A new pan-city, pan-community centreground and intelligent joint initiative with people coming together – not a failed campaign driven by hatred, commercial self-interest and distorted propaganda – will likely be needed if we want a solution to the dispute.

If you agree, get involved. Speak up. Get organised. Don’t just tweet. Don’t cower in fear of being shot down as a ‘scab’, a ‘Sisu apologist’, or someone who is blaming ‘the fans’ – as the hollow, overused and (let’s face it) pretty pathetic campaign mantras go. Those of you who have expressed similar views to ours for years ARE fans – and your voices are being ignored by the mainstream media.

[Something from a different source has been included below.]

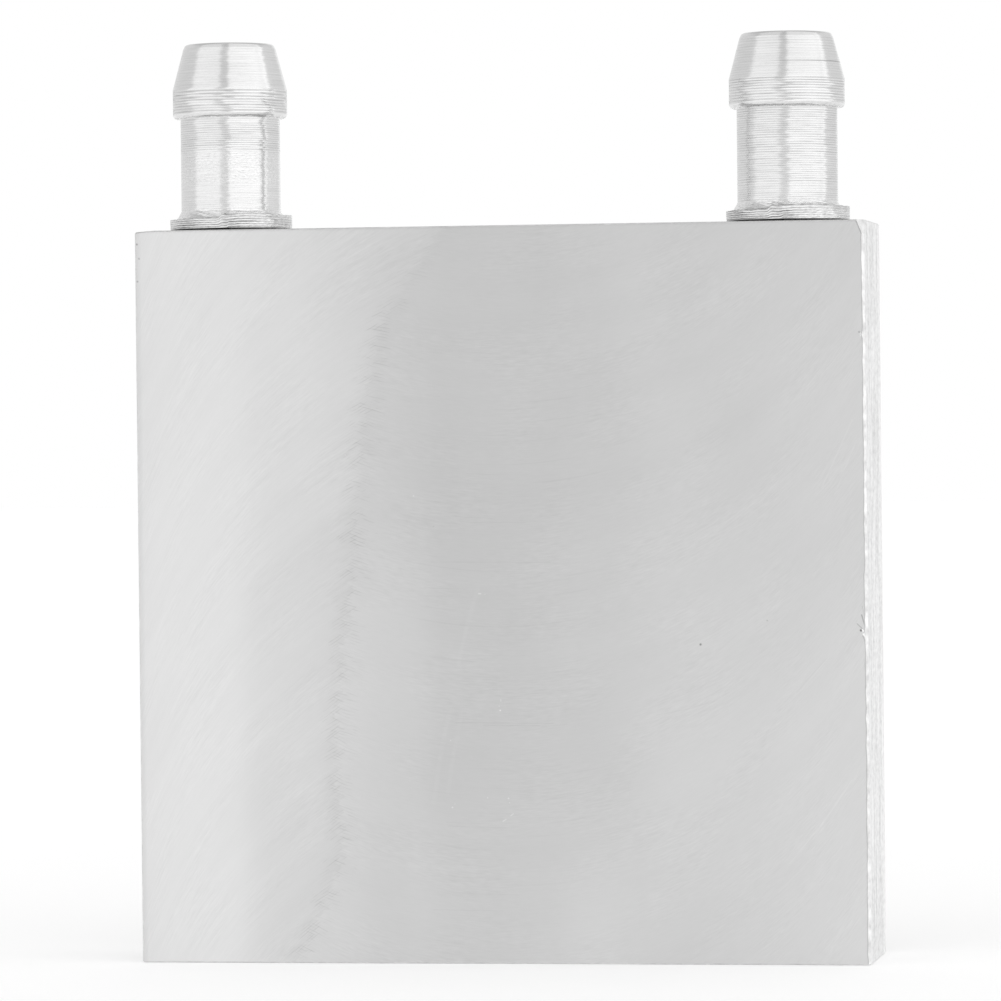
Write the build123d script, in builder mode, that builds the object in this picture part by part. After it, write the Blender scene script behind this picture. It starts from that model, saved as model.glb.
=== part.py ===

Let’s not kid anyone that Coventry City Council, who sold the Ricoh Arena to Wasps, and other parties are not still playing an active part in this dispute. Just look at council leader George Duggins’ recent words. Many don’t believe, naively, that there is never political interference by local authorities in the supposedly ‘quasi judicial’ decisions taken by a few councillors in planning committee.

Many are tired of that other ‘cart before horse’ council and campaign mantra, that Sisu must drop their legal action against the Wasps deal first, before any mediation, including the current mediation process involving Chris Heaton-Harris MP reporting to sports minister Tracey Crouch. It’s not lost on many that professional mediation on a daily basis in all walks of life exists precisely to reach an END point, of court action being dropped.

Let’s have a pan-community resolution. Let’s all make it happen.